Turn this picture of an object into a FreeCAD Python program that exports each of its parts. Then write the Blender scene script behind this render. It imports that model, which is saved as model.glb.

____

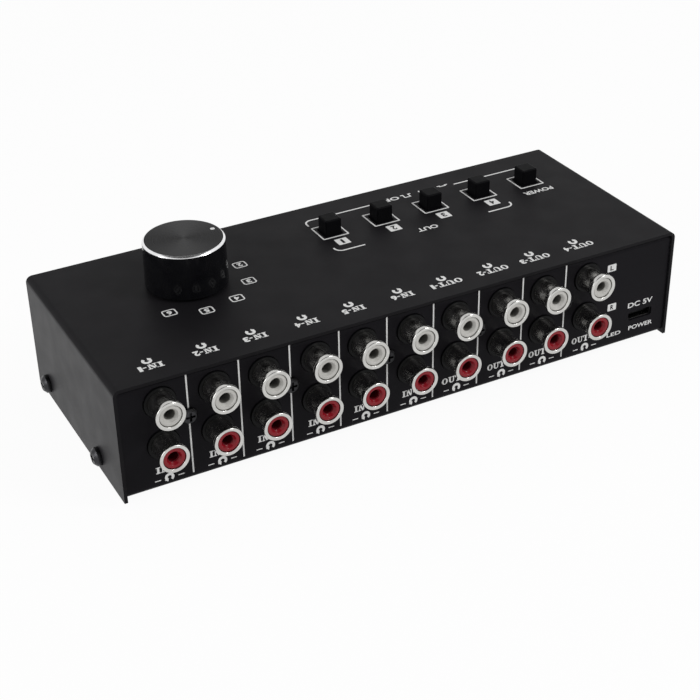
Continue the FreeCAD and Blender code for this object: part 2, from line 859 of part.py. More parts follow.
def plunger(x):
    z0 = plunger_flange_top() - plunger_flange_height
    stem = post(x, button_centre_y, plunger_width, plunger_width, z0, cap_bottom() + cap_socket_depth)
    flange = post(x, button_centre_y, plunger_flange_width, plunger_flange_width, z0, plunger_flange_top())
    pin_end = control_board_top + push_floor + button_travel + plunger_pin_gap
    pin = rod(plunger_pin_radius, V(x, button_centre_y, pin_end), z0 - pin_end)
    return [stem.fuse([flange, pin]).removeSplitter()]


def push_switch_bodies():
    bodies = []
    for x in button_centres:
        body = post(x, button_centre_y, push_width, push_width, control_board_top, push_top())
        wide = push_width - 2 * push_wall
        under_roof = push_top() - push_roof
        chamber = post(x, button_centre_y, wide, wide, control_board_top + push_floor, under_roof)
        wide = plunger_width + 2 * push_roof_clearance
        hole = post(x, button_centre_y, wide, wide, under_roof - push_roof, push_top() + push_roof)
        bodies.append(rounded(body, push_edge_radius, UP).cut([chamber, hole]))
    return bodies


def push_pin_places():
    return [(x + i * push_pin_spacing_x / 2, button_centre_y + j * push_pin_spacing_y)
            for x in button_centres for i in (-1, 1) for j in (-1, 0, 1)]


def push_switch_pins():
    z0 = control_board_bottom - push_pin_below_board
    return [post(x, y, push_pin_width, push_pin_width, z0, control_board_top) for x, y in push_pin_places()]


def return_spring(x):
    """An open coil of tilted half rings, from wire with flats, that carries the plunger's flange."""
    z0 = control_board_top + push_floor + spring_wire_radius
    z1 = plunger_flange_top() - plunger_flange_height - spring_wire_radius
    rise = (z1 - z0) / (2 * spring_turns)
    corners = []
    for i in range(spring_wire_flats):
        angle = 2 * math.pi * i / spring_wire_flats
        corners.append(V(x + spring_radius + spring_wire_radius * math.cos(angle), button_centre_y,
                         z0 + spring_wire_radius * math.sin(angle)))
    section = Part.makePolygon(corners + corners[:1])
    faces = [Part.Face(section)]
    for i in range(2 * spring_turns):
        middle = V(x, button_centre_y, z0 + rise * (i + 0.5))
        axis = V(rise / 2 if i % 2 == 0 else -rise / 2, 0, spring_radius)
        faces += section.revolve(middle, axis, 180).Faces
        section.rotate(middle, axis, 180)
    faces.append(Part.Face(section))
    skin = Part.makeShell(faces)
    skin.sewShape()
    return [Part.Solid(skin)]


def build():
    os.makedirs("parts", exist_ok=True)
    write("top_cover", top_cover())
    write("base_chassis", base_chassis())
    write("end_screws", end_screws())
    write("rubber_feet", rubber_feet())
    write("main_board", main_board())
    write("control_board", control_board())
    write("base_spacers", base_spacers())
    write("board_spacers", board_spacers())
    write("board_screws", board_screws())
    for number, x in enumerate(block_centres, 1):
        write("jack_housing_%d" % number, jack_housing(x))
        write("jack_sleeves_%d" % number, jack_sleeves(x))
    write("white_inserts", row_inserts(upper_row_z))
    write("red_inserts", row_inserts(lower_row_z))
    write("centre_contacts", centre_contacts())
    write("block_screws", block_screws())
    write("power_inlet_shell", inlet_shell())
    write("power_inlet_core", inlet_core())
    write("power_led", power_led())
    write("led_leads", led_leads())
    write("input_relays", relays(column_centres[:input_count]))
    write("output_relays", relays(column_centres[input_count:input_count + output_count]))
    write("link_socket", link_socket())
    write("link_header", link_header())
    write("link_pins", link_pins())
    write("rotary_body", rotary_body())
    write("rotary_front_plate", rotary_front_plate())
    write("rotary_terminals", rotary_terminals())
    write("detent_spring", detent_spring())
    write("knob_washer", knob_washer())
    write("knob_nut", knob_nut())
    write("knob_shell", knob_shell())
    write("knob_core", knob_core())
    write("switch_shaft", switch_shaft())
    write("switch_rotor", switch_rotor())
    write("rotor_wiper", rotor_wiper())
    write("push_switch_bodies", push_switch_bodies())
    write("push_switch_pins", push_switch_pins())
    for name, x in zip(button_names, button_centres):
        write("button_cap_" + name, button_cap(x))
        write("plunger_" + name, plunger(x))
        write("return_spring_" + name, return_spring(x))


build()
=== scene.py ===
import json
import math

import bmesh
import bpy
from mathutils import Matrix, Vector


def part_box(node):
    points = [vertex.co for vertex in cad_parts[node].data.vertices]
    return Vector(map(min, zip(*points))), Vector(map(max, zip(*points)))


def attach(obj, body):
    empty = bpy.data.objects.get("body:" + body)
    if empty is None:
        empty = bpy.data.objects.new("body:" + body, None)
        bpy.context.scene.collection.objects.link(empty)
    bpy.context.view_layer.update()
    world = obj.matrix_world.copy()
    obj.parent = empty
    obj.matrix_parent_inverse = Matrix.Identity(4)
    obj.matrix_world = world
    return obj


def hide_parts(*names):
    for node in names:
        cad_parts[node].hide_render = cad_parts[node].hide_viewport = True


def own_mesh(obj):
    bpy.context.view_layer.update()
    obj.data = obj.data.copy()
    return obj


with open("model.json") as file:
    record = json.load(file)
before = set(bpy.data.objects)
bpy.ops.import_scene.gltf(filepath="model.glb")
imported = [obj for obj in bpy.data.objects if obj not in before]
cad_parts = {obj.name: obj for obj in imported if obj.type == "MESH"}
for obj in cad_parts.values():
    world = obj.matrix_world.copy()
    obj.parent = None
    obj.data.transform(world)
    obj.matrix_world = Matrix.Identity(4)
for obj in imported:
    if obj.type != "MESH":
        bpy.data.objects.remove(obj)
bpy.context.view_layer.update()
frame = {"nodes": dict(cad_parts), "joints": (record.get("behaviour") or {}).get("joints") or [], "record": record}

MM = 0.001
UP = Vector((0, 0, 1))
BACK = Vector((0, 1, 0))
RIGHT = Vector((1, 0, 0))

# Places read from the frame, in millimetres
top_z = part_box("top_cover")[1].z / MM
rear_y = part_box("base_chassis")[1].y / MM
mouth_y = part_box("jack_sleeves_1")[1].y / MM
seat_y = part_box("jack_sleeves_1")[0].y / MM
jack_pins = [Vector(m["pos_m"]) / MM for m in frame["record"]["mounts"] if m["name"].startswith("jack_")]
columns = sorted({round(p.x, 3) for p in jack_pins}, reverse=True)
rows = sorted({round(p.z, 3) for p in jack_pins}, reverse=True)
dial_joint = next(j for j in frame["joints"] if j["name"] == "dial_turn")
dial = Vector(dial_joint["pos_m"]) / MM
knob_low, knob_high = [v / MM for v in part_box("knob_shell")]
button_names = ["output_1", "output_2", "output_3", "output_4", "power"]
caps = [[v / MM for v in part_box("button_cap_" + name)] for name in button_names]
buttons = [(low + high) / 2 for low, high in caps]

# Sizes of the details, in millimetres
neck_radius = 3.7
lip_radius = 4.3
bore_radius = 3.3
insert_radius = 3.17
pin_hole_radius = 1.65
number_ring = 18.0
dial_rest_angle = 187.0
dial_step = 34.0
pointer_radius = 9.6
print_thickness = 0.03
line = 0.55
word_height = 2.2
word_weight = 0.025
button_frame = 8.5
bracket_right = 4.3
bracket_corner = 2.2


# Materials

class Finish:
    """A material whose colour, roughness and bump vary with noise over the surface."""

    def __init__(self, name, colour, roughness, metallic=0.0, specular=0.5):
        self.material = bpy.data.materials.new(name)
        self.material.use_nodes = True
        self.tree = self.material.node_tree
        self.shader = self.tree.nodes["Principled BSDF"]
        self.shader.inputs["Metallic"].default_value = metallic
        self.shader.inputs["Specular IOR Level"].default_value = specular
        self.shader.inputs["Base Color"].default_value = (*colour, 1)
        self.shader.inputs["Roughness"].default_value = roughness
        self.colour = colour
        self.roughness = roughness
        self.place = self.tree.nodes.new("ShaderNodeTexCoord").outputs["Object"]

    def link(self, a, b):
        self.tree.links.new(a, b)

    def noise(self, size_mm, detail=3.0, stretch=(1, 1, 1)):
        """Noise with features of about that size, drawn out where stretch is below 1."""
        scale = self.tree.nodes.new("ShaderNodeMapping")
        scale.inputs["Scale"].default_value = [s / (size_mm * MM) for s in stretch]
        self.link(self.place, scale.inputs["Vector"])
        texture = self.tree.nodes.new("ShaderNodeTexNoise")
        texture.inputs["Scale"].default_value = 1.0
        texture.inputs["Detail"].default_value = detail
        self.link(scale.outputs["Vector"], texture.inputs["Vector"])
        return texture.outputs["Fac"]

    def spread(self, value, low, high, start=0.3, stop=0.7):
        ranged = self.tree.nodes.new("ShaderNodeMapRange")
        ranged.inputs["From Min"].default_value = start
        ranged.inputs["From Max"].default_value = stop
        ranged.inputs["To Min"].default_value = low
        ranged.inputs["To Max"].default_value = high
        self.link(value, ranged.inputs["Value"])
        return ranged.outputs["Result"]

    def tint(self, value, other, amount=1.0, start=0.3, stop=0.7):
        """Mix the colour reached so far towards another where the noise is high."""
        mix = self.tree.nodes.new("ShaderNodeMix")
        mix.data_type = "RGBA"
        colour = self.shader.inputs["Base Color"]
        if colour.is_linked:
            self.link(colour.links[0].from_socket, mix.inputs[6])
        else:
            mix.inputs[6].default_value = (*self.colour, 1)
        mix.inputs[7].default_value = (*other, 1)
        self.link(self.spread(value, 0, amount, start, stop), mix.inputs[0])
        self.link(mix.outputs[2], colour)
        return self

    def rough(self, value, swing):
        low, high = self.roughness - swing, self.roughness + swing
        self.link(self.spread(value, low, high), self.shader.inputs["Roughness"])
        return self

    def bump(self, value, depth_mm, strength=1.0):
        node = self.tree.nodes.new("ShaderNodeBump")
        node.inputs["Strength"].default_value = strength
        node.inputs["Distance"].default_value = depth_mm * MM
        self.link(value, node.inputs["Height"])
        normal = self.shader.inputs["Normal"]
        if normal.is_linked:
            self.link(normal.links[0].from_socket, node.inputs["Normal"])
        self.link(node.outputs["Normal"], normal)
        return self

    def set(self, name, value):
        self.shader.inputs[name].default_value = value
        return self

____

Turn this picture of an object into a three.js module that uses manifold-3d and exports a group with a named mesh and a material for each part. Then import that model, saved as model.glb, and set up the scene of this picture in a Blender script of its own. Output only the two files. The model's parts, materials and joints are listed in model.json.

____

YOUR INSTRUCTIONS:
Copy out exactly the lines running from the one with "relays(column_centres[input_count:input_count + output_count]))" to the one with "in imported if", including both ends, and nothing more.

ANSWER FOR THIS EXERCISE:
    write("output_relays", relays(column_centres[input_count:input_count + output_count]))
    write("link_socket", link_socket())
    write("link_header", link_header())
    write("link_pins", link_pins())
    write("rotary_body", rotary_body())
    write("rotary_front_plate", rotary_front_plate())
    write("rotary_terminals", rotary_terminals())
    write("detent_spring", detent_spring())
    write("knob_washer", knob_washer())
    write("knob_nut", knob_nut())
    write("knob_shell", knob_shell())
    write("knob_core", knob_core())
    write("switch_shaft", switch_shaft())
    write("switch_rotor", switch_rotor())
    write("rotor_wiper", rotor_wiper())
    write("push_switch_bodies", push_switch_bodies())
    write("push_switch_pins", push_switch_pins())
    for name, x in zip(button_names, button_centres):
        write("button_cap_" + name, button_cap(x))
        write("plunger_" + name, plunger(x))
        write("return_spring_" + name, return_spring(x))


build()
=== scene.py ===
import json
import math

import bmesh
import bpy
from mathutils import Matrix, Vector


def part_box(node):
    points = [vertex.co for vertex in cad_parts[node].data.vertices]
    return Vector(map(min, zip(*points))), Vector(map(max, zip(*points)))


def attach(obj, body):
    empty = bpy.data.objects.get("body:" + body)
    if empty is None:
        empty = bpy.data.objects.new("body:" + body, None)
        bpy.context.scene.collection.objects.link(empty)
    bpy.context.view_layer.update()
    world = obj.matrix_world.copy()
    obj.parent = empty
    obj.matrix_parent_inverse = Matrix.Identity(4)
    obj.matrix_world = world
    return obj


def hide_parts(*names):
    for node in names:
        cad_parts[node].hide_render = cad_parts[node].hide_viewport = True


def own_mesh(obj):
    bpy.context.view_layer.update()
    obj.data = obj.data.copy()
    return obj


with open("model.json") as file:
    record = json.load(file)
before = set(bpy.data.objects)
bpy.ops.import_scene.gltf(filepath="model.glb")
imported = [obj for obj in bpy.data.objects if obj not in before]
cad_parts = {obj.name: obj for obj in imported if obj.type == "MESH"}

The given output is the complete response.